The first theme is about government 2.0 and is the most innovative part of the declaration, while the other three objectives relate to initiatives that the European Commission and Member States have already in place (such as large pilot projects for identity management, e-procurement and implementation of the service directive, as well as a large program for the reduction of administrative burden).
Is This the Dawn of Government 2.0?
The first theme is articulated in the five objectives:
Improve eGovernment services to cater for the different needs of users and deliver them in the most effective way. We will develop user-centric services that provide flexible and personalised ways of interacting with public administrations. We will develop multi-channel strategies in order to deliver eGovernment services in the most effective way. We will develop inclusive services that will help to bring down barriers experienced by digitally or socially excluded groups. Efficient eGovernment services built around the needs of users will increase trust in government and contribute to higher user satisfaction whilst achieving efficiency gains.
This first paragraph has little to do with Gov 2.0. It is more about the continuation of traditional user-centric e-government initiatives, as they are measured and celebrated by a series of benchmarking report, the last of which has been issued in conjunction with the declaration
Invite third parties to collaborate on the development of eGovernment services. We will actively seek collaboration with third parties, for example businesses, civil society or individual citizens, in order to develop user-driven eGovernment services. Collaboration with third parties will stimulate the creation of innovative, flexible and personalized services, increase the overall effectiveness of services and maximize public value.
This second paragraph is way more interesting. Although it does not mention communities or social network, it suggests to reach out to third parties and introduces the concept of user-driven services. I hope that this has been somewhat influenced by Gartner positions on citizen-driven vs citizen-centric
Increase availability of public sector information for reuse. We will increase availability of public sector information for reuse, in accordance with the spirit of and the conditions established by Public Sector Information Directive 2003/98/EC. We will encourage the reuse of public data by third parties to develop enriched services that maximize the value for the public. New demand-led information products and services enabled by the reuse of public sector information will support the transition of Europe to a knowledge-based economy.
This paragraph clearly may prelude to the development of something like www.data.eu and the endorsement of similar public data access channels in member states, to facilitate mashups.
Strengthen transparency of administrative processes. We will explore how we can make our administrative processes more transparent. Transparency promotes accountability and trust in government.
This is a rather generic call for greater transparency, which is somewhat subsumed by the previous objectives. And finally:
Involve stakeholders in public policy processes. We will actively develop and promote effective, useful and better ways for businesses and citizens to participate in the policy processes. Increased public engagement through more effective methods at all levels enhances government’s efficiency and effectiveness and improves the quality of its decisions and services.

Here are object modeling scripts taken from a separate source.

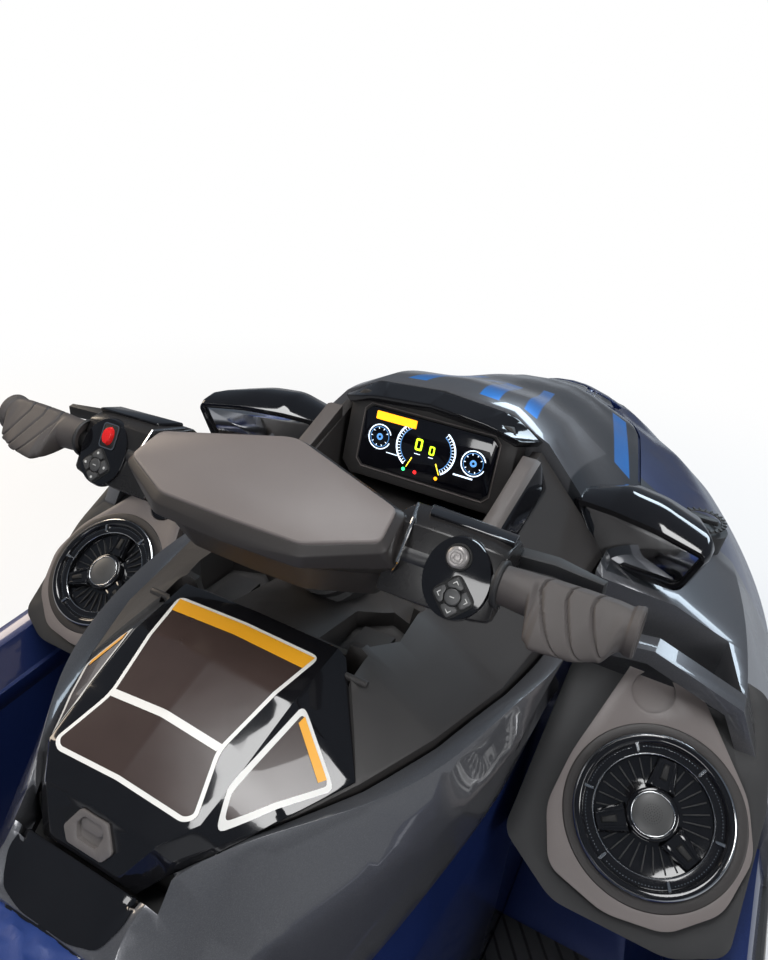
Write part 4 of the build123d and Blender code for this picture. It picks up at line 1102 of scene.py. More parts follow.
# The corners of a key's quarter next to the centre key.
CENTRE_SIDE, CENTRE_TIP = 7.2, 9.4
BUTTON_SEAT = [(13.5, 0.2), (13.2, 1.6), (11.4, 1.8), (11.2, 0.4)]
DOME_RIBS = [(9.4 - 1.5 * j, 7.8 + (0.5 if j % 2 else 0.0)) for j in range(6)]
DOME = [(10.6, 0.4), (10.6, 6.0), (10.0, 7.2)] + DOME_RIBS + [(0.01, 8.0)]
FRAME_U, FRAME_V, FRAME_WIDE = 12, 15, 1.4
# The near black under the keys and round the buttons is painted shade in their gaps.
GREY_K, WHITE_K, RED_K, GAP_SHADE_K, SILVER_K, CHROME_K, LOBE_K = range(7)
SWITCH_FINISHES = [KEY_GREY, MARK_WHITE, RED, PAINTED_SHADE, SILVER, CHROME, M["piano_black"]]


def key_quarter(half, gap):
    # One quarter of the diamond, hollowed round the centre key.
    far, near = half / 2, CENTRE_SIDE
    outline = [(half - 1, 0), (far, far - gap), (near, near - gap)]
    outline += [(CENTRE_TIP, 0), (near, gap - near), (far, gap - far)]
    return rounded(outline, 3.0, 3)


def chevron(at, size, width):
    tip = at + size
    outline = [(tip, 0), (at, size), (at - width, size)]
    return outline + [(tip - width * 1.2, 0), (at - width, -size), (at, -size)]


print("lobe", 2 * LOBE_R, "mm wide")

# %% [markdown]
# With the shapes at hand, each switch is a short stack of prisms and turned rings. The
# marks are raised by a third of a millimetre in their own pale finish, as pad printing
# on rubber looks.

# %% Switches
switches = Parts()


def four_way_key(at, mark):
    diamond = [(KEY_PLATE, 0), (0, KEY_PLATE), (-KEY_PLATE, 0), (0, -KEY_PLATE)]
    switches.prism(at, rounded(diamond, 8, 4), -2, KEY_LOW, GAP_SHADE_K)
    for k in range(4):
        quarter = turned(key_quarter(KEY_HALF, KEY_GAP), 90 * k)
        switches.prism(at, quarter, KEY_LOW, KEY_TOP, GREY_K, 0.08)
        switches.prism(at, turned(mark, 90 * k), KEY_TOP, KEY_TOP + 0.3, WHITE_K)
    switches.ring(at, [(8.0, KEY_LOW), (8.0, 3.0), (7.2, 3.8), (0.01, 4.1)], 28, GREY_K)
    switches.prism(at, box_outline(-2.4, -0.5, 2.4, 0.5), 4.0, 4.3, WHITE_K)


def ribbed_button(at):
    switches.ring(at, BUTTON_SEAT, 32, GAP_SHADE_K)
    switches.ring(at, DOME, 36, SILVER_K)


def framed_button(at):
    outer = box_outline(-FRAME_U, -FRAME_V, FRAME_U, FRAME_V)
    frame_out, frame_in = rounded(outer, 5, 4), rounded(inset(outer, FRAME_WIDE), 4, 4)
    switches.prism(at, frame_out, -2.0, 1.2, GAP_SHADE_K)
    switches.band(at, frame_out, frame_in, 1.5, CHROME_K)
    switches.prism(at, circle(7.5, 24, squeeze=1.5), 1.2, 6.4, RED_K, 0.22)


for base, mark, button in (
    (lobe, circle(1.7, 8, 14.5), framed_button),
    (STARBOARD @ lobe, chevron(13.2, 2.8, 1.2), ribbed_button),
):
    switches.prism(base, circle(LOBE_R, 56, 0, LOBE_SHIFT, LOBE_STRETCH), -6, 1.2, LOBE_K, 0.05)
    four_way_key(base @ Matrix.Translation((*KEY_AT, ON_LOBE)), mark)
    button(base @ Matrix.Translation((*BUTTON_AT, ON_LOBE)))
switch_piece = switches.make("switches", "bars", SWITCH_FINISHES, 0.0005, 2)
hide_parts("bar_keys")

# %% [markdown]
# The pad over the bar is a long six-sided block of foam in a moulded skin. Its light
# plate leans towards the seat, the sides are undercut and their darker warm grey holds
# painted shade, and the bevel along the front is polished. Five outlines of as many
# points make the body, so the edges run on from one to the next without a twist.

# %% Bar pad
# Port half of each outline in plan, from the front. The plate lies on a leaning plane.
PLATE = [(0.398, 0.0), (0.396, 0.012), (0.350, 0.151), (0.309, 0.156), (0.277, 0.086), (0.276, 0.0)]
SHOULDER = [(0.407, 0.0), (0.404, 0.017), (0.357, 0.158), (0.306, 0.163), (0.270, 0.090), (0.268, 0.0)]
WAIST = [(0.436, 0.0), (0.432, 0.066), (0.402, 0.160), (0.318, 0.168), (0.268, 0.090), (0.264, 0.0)]
TUCK = [(0.430, 0.0), (0.425, 0.060), (0.392, 0.152), (0.330, 0.152), (0.296, 0.082), (0.292, 0.0)]
FOOT = [(0.418, 0.0), (0.414, 0.055), (0.378, 0.140), (0.338, 0.140), (0.306, 0.072), (0.304, 0.0)]
PLATE_X, PLATE_Z, PLATE_LEAN, PAD_CORNER = 0.278, 0.884, 0.3, 0.007
# The plate's upper edge is drawn in towards this point of the centreline.
PLATE_MIDDLE, EDGE_IN = 0.337, 0.985
FRONT_NORMAL, FRONT_OVER = 0.3, 0.85


def level(z):
    return lambda x: z


def leaning(drop_by):
    return lambda x: PLATE_Z + PLATE_LEAN * (x - PLATE_X) - drop_by


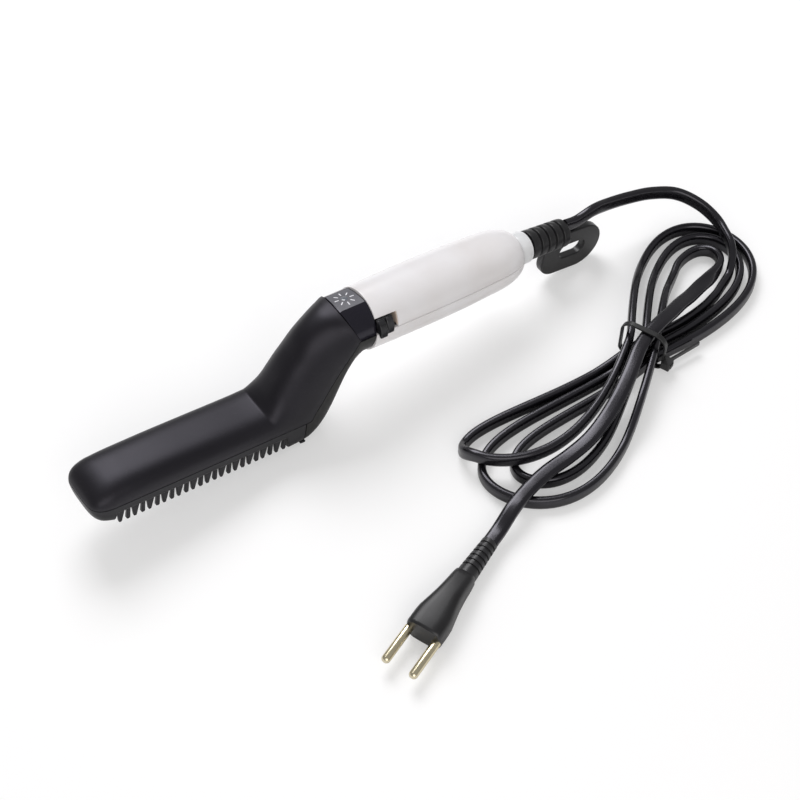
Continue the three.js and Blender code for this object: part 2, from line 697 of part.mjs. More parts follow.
function handleLowerShell() {
  const floor = -bellyRadius - 5;
  const body = solid(handleBody()).intersect(halfSpace(false));
  const boardPosts = boardScrewsAt.map((x) => rod([x, 0, floor], [x, 0, boardTop - boardThickness - gap], 2.6, 14));
  const clampPosts = [-1, 1].map((side) =>
    rod([clampAt, side * clampScrewOffset, floor], [clampAt, side * clampScrewOffset, cordThickness / 2], 1.9, 12));
  const saddle = box([clampAt - clampHalfLength, clampAt + clampHalfLength], [-3.2, 3.2], [floor, -cordThickness / 2 - gap]);
  const casePost = rod([caseScrewAt, 0, floor], [caseScrewAt, 0, sidePart + 1 - gap], 3.2, 14);
  const switchPost = box([spigotRear + 0.6, spigotRear + 4.6], [-8.2, -4.4], [floor, sidePart - gap]);
  const filled = handleFilled();
  const solids = [...boardPosts, ...clampPosts, saddle, casePost, switchPost].map((part) => solid(part).intersect(filled));
  let shell = solids.reduce((whole, part) => whole.add(part), body);
  for (const x of boardScrewsAt) {
    shell = shell.subtract(solid(rod([x, 0, -11], [x, 0, 5], screwPilotRadius, 10)));
  }
  for (const side of [-1, 1]) {
    shell = shell.subtract(solid(rod([clampAt, side * clampScrewOffset, -6], [clampAt, side * clampScrewOffset, 5],
      screwPilotRadius, 10)));
  }
  const counterbore = rod([caseScrewAt, 0, -30], [caseScrewAt, 0, caseScrewSeat], 2.6, 16);
  const through = rod([caseScrewAt, 0, -30], [caseScrewAt, 0, 10], screwPilotRadius, 10);
  return shell.subtract(solid(counterbore)).subtract(solid(through));
}

const caseScrewSeat = -8;

function caseScrew() {
  const head = rod([caseScrewAt, 0, caseScrewSeat - gap - 1.6], [caseScrewAt, 0, caseScrewSeat - gap], 2.3, 14);
  const shank = rod([caseScrewAt, 0, caseScrewSeat - gap - 0.2], [caseScrewAt, 0, 8], screwShankRadius, 10);
  return joined([head, shank]);
}

// Switch: knob in the slot, lever joining it to the slider, body on its post
const knobFront = handleStart + gap;
const stemFront = knobFront + 3.4;
const stemLength = 2.6;
const onRadius = (radius, height) => [-Math.sqrt(radius * radius - height * height), height];

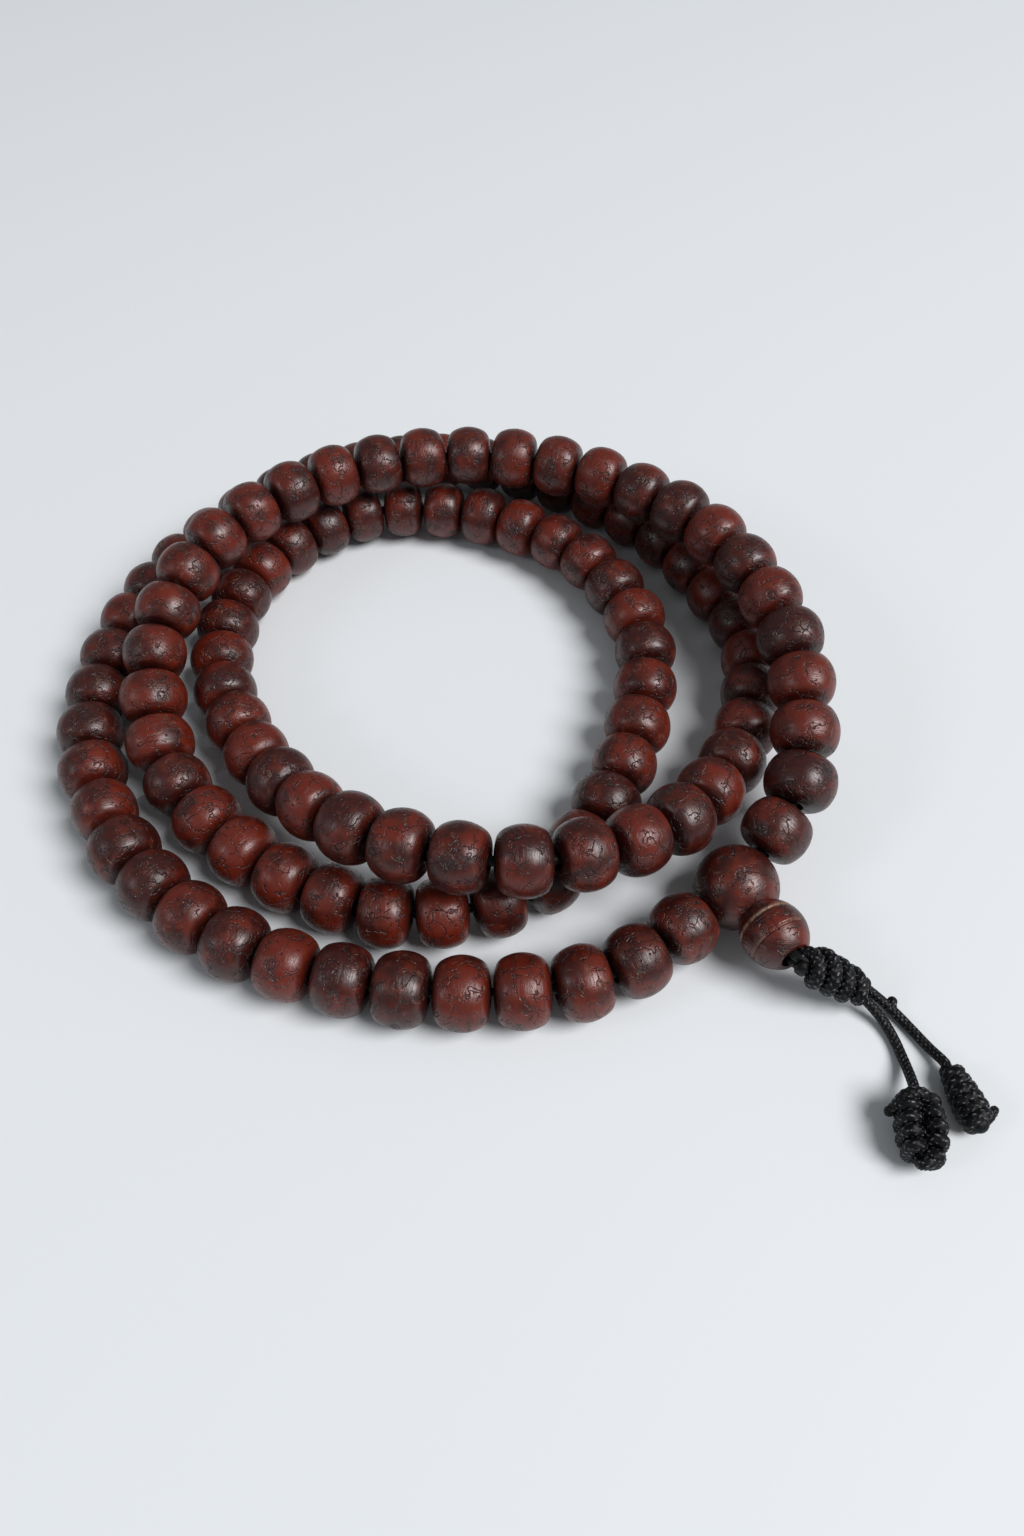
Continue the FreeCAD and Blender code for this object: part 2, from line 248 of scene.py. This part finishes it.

This last paragraph is consistent with previous calls for increased citizen engagement. It does not say anything about how different the “more effective methods” will be and to what extent they will leverage existing avenues, such as social media or service delivery itself (as citizens are more likely to be engaged while they are already interacting with government in service delivery mode).
An Asymmetric View of Government 2.0
Not surprisingly the declaration confirms the asymmetric view that many have about government 2.0: information flows from government to citizens (through reuse of public information) while engagement flows from citizens to government. However, as indicated in a previous post, the reverse flows are equally if not more important. Information must flows from existing communities and social media to government, and government employees need to engage with citizens on the citizens’ turf (e.g. consumer social networks)
Government 2.0 Gets Lost in Declaration
Later in the declaration there are statements such as
We will ensure that open specifications are promoted in our national interoperability frameworks in order to lower barriers to the market. We will work to align our national interoperability frameworks with applicable European frameworks.
which apply to both traditional e-government initiatives and to government 2.0. Unfortunately there is no element to judge whether a new architectural approach will be pursued and whether the use of open specifications is promoted only to achieve interoperability among government organizations, or is meant to address also more innovative scenarios, where government services interoperate with non government ones.
From this point onward the declaration mostly restates concepts and mechanisms that are very similar to those of previous years. For instance:
The Open Source model could be promoted for use in eGovernment projects. It is important to create a level playing field where open competition can take place in order to ensure best value for money.
Without prejudice to the relevance of open source (especially as a mechanism to socialize and co-develop specific vertical solutions), the genericity of the reference above seems to recall behaviors from several years ago.
Also the reference to innovation, although mentioning service architectures and new computing paradigms (cloud?), carries the legacy of previous declarations and reveals one of the fundamental purposes of the declaration, which is to secure resources to continue supporting existing programs and initiatives.
Regard innovation as an integral part of our way of working. We will promote innovation in eGovernment services through research and development, pilot projects and other implementation schemes. We will explore and develop the possibilities offered by new open and flexible service architectures and new computing paradigms. Innovation is a central part of eGovernment and will contribute to the goal of making Europe a leading knowledge-based economy.
In fact the last section mentions studies, programs and initiatives that clearly map on on-going initiatives and interest groups and there is no reference to truly innovative schemes.
There is still hope, or not really?
One should consider that the declaration is a very high-level document and there is still plenty of room for changing the type of initiatives and mechanisms. Unfortunately the publication of the most recent e-government benchmark, which is the first outcome of the renewed contract between EU and Capgemini, shows a disappointing continuity with the old e-government approach.
If government 2.0 is about discontinuity, enabling bi-directional flows and engaging new stakeholders, the EU declaration has failed on every account.